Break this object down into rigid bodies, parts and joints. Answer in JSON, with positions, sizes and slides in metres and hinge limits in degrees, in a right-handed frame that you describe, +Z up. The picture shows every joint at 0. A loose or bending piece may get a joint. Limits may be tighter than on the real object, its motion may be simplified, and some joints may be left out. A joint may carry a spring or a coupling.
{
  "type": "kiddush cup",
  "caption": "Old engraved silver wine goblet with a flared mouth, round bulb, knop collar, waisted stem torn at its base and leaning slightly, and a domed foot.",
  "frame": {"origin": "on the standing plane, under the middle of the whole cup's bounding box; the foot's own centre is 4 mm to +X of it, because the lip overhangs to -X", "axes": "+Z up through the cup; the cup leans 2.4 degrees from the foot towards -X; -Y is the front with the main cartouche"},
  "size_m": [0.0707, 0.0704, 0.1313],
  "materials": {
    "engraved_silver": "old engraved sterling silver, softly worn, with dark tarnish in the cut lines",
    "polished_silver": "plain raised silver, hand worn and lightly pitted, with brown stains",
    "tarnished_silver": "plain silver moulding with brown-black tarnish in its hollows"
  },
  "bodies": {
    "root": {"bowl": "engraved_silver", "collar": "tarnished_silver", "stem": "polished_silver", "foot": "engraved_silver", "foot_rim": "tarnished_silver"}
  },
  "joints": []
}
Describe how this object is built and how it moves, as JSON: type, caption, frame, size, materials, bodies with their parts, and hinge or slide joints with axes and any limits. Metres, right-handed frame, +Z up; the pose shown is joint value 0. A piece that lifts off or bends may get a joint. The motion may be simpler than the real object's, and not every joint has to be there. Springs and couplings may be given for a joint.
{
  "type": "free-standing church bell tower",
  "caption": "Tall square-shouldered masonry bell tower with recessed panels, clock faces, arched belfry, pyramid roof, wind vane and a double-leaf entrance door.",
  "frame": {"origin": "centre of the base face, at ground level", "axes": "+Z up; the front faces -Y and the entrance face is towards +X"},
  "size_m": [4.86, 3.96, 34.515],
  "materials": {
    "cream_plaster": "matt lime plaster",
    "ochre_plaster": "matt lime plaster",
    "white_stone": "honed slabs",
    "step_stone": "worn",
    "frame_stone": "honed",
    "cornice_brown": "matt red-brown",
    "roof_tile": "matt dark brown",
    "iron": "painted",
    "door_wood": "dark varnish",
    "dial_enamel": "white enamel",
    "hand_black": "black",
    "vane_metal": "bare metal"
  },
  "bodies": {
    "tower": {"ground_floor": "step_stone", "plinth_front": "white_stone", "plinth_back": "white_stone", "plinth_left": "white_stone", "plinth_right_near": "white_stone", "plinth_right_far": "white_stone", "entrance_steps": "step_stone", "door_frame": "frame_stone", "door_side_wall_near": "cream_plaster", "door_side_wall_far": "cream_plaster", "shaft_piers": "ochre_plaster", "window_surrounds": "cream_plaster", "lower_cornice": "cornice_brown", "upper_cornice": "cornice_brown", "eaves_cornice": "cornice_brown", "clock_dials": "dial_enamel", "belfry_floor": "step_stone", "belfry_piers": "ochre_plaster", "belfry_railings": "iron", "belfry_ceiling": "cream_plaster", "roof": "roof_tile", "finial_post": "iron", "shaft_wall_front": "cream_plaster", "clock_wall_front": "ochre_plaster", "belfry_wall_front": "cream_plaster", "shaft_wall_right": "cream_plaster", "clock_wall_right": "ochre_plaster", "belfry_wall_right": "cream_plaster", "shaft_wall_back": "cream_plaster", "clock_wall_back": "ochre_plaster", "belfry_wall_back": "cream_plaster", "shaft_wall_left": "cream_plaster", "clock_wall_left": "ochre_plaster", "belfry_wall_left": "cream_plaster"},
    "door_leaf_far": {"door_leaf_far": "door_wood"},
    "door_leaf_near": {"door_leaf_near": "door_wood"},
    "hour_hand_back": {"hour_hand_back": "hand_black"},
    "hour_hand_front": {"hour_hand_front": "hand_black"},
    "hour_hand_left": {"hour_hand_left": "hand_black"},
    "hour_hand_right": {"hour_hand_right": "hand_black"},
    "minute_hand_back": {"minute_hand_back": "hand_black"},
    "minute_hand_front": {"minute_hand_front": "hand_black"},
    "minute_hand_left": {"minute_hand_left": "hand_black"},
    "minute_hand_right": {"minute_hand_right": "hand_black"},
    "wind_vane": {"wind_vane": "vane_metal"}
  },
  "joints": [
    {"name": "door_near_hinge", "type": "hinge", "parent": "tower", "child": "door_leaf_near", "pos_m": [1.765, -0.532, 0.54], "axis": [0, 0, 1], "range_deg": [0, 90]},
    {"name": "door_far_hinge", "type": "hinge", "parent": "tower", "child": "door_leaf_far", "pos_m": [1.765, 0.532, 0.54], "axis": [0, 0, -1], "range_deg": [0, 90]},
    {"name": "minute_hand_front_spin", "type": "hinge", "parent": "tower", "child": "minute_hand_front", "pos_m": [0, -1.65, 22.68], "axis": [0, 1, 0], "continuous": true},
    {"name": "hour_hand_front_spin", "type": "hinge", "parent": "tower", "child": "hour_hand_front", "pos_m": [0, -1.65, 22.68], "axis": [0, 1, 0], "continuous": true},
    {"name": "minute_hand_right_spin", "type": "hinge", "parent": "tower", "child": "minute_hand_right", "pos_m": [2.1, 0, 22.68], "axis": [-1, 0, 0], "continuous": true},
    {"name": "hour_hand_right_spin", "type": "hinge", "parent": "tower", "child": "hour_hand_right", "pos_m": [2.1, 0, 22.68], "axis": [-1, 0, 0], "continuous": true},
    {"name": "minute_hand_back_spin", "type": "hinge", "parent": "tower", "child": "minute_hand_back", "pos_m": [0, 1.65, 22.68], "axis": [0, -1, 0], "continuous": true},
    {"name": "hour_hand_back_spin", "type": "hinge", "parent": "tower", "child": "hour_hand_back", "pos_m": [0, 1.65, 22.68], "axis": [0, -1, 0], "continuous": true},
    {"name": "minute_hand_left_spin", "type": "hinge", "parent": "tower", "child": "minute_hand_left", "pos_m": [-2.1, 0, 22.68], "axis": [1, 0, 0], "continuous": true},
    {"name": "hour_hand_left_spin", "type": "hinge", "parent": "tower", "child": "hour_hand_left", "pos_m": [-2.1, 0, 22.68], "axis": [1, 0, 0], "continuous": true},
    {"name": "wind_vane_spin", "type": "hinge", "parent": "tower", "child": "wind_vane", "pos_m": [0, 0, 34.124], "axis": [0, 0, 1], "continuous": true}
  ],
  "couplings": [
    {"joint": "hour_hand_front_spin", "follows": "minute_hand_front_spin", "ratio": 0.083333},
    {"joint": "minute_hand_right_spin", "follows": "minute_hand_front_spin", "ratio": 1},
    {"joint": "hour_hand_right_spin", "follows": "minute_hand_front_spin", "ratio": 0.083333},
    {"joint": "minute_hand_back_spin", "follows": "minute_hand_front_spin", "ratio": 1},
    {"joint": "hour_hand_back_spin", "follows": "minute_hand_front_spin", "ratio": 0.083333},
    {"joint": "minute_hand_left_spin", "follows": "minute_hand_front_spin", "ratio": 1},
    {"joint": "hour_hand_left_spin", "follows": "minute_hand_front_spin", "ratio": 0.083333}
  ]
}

+---+

◆ INSTRUCTIONS FOR THE TASK
Output all of the data above without any alteration.

◆ EXERCISE SOLUTION
Break this object down into rigid bodies, parts and joints. Answer in JSON, with positions, sizes and slides in metres and hinge limits in degrees, in a right-handed frame that you describe, +Z up. The picture shows every joint at 0. A loose or bending piece may get a joint. Limits may be tighter than on the real object, its motion may be simplified, and some joints may be left out. A joint may carry a spring or a coupling.
{
  "type": "kiddush cup",
  "caption": "Old engraved silver wine goblet with a flared mouth, round bulb, knop collar, waisted stem torn at its base and leaning slightly, and a domed foot.",
  "frame": {"origin": "on the standing plane, under the middle of the whole cup's bounding box; the foot's own centre is 4 mm to +X of it, because the lip overhangs to -X", "axes": "+Z up through the cup; the cup leans 2.4 degrees from the foot towards -X; -Y is the front with the main cartouche"},
  "size_m": [0.0707, 0.0704, 0.1313],
  "materials": {
    "engraved_silver": "old engraved sterling silver, softly worn, with dark tarnish in the cut lines",
    "polished_silver": "plain raised silver, hand worn and lightly pitted, with brown stains",
    "tarnished_silver": "plain silver moulding with brown-black tarnish in its hollows"
  },
  "bodies": {
    "root": {"bowl": "engraved_silver", "collar": "tarnished_silver", "stem": "polished_silver", "foot": "engraved_silver", "foot_rim": "tarnished_silver"}
  },
  "joints": []
}
Describe how this object is built and how it moves, as JSON: type, caption, frame, size, materials, bodies with their parts, and hinge or slide joints with axes and any limits. Metres, right-handed frame, +Z up; the pose shown is joint value 0. A piece that lifts off or bends may get a joint. The motion may be simpler than the real object's, and not every joint has to be there. Springs and couplings may be given for a joint.
{
  "type": "free-standing church bell tower",
  "caption": "Tall square-shouldered masonry bell tower with recessed panels, clock faces, arched belfry, pyramid roof, wind vane and a double-leaf entrance door.",
  "frame": {"origin": "centre of the base face, at ground level", "axes": "+Z up; the front faces -Y and the entrance face is towards +X"},
  "size_m": [4.86, 3.96, 34.515],
  "materials": {
    "cream_plaster": "matt lime plaster",
    "ochre_plaster": "matt lime plaster",
    "white_stone": "honed slabs",
    "step_stone": "worn",
    "frame_stone": "honed",
    "cornice_brown": "matt red-brown",
    "roof_tile": "matt dark brown",
    "iron": "painted",
    "door_wood": "dark varnish",
    "dial_enamel": "white enamel",
    "hand_black": "black",
    "vane_metal": "bare metal"
  },
  "bodies": {
    "tower": {"ground_floor": "step_stone", "plinth_front": "white_stone", "plinth_back": "white_stone", "plinth_left": "white_stone", "plinth_right_near": "white_stone", "plinth_right_far": "white_stone", "entrance_steps": "step_stone", "door_frame": "frame_stone", "door_side_wall_near": "cream_plaster", "door_side_wall_far": "cream_plaster", "shaft_piers": "ochre_plaster", "window_surrounds": "cream_plaster", "lower_cornice": "cornice_brown", "upper_cornice": "cornice_brown", "eaves_cornice": "cornice_brown", "clock_dials": "dial_enamel", "belfry_floor": "step_stone", "belfry_piers": "ochre_plaster", "belfry_railings": "iron", "belfry_ceiling": "cream_plaster", "roof": "roof_tile", "finial_post": "iron", "shaft_wall_front": "cream_plaster", "clock_wall_front": "ochre_plaster", "belfry_wall_front": "cream_plaster", "shaft_wall_right": "cream_plaster", "clock_wall_right": "ochre_plaster", "belfry_wall_right": "cream_plaster", "shaft_wall_back": "cream_plaster", "clock_wall_back": "ochre_plaster", "belfry_wall_back": "cream_plaster", "shaft_wall_left": "cream_plaster", "clock_wall_left": "ochre_plaster", "belfry_wall_left": "cream_plaster"},
    "door_leaf_far": {"door_leaf_far": "door_wood"},
    "door_leaf_near": {"door_leaf_near": "door_wood"},
    "hour_hand_back": {"hour_hand_back": "hand_black"},
    "hour_hand_front": {"hour_hand_front": "hand_black"},
    "hour_hand_left": {"hour_hand_left": "hand_black"},
    "hour_hand_right": {"hour_hand_right": "hand_black"},
    "minute_hand_back": {"minute_hand_back": "hand_black"},
    "minute_hand_front": {"minute_hand_front": "hand_black"},
    "minute_hand_left": {"minute_hand_left": "hand_black"},
    "minute_hand_right": {"minute_hand_right": "hand_black"},
    "wind_vane": {"wind_vane": "vane_metal"}
  },
  "joints": [
    {"name": "door_near_hinge", "type": "hinge", "parent": "tower", "child": "door_leaf_near", "pos_m": [1.765, -0.532, 0.54], "axis": [0, 0, 1], "range_deg": [0, 90]},
    {"name": "door_far_hinge", "type": "hinge", "parent": "tower", "child": "door_leaf_far", "pos_m": [1.765, 0.532, 0.54], "axis": [0, 0, -1], "range_deg": [0, 90]},
    {"name": "minute_hand_front_spin", "type": "hinge", "parent": "tower", "child": "minute_hand_front", "pos_m": [0, -1.65, 22.68], "axis": [0, 1, 0], "continuous": true},
    {"name": "hour_hand_front_spin", "type": "hinge", "parent": "tower", "child": "hour_hand_front", "pos_m": [0, -1.65, 22.68], "axis": [0, 1, 0], "continuous": true},
    {"name": "minute_hand_right_spin", "type": "hinge", "parent": "tower", "child": "minute_hand_right", "pos_m": [2.1, 0, 22.68], "axis": [-1, 0, 0], "continuous": true},
    {"name": "hour_hand_right_spin", "type": "hinge", "parent": "tower", "child": "hour_hand_right", "pos_m": [2.1, 0, 22.68], "axis": [-1, 0, 0], "continuous": true},
    {"name": "minute_hand_back_spin", "type": "hinge", "parent": "tower", "child": "minute_hand_back", "pos_m": [0, 1.65, 22.68], "axis": [0, -1, 0], "continuous": true},
    {"name": "hour_hand_back_spin", "type": "hinge", "parent": "tower", "child": "hour_hand_back", "pos_m": [0, 1.65, 22.68], "axis": [0, -1, 0], "continuous": true},
    {"name": "minute_hand_left_spin", "type": "hinge", "parent": "tower", "child": "minute_hand_left", "pos_m": [-2.1, 0, 22.68], "axis": [1, 0, 0], "continuous": true},
    {"name": "hour_hand_left_spin", "type": "hinge", "parent": "tower", "child": "hour_hand_left", "pos_m": [-2.1, 0, 22.68], "axis": [1, 0, 0], "continuous": true},
    {"name": "wind_vane_spin", "type": "hinge", "parent": "tower", "child": "wind_vane", "pos_m": [0, 0, 34.124], "axis": [0, 0, 1], "continuous": true}
  ],
  "couplings": [
    {"joint": "hour_hand_front_spin", "follows": "minute_hand_front_spin", "ratio": 0.083333},
    {"joint": "minute_hand_right_spin", "follows": "minute_hand_front_spin", "ratio": 1},
    {"joint": "hour_hand_right_spin", "follows": "minute_hand_front_spin", "ratio": 0.083333},
    {"joint": "minute_hand_back_spin", "follows": "minute_hand_front_spin", "ratio": 1},
    {"joint": "hour_hand_back_spin", "follows": "minute_hand_front_spin", "ratio": 0.083333},
    {"joint": "minute_hand_left_spin", "follows": "minute_hand_front_spin", "ratio": 1},
    {"joint": "hour_hand_left_spin", "follows": "minute_hand_front_spin", "ratio": 0.083333}
  ]
}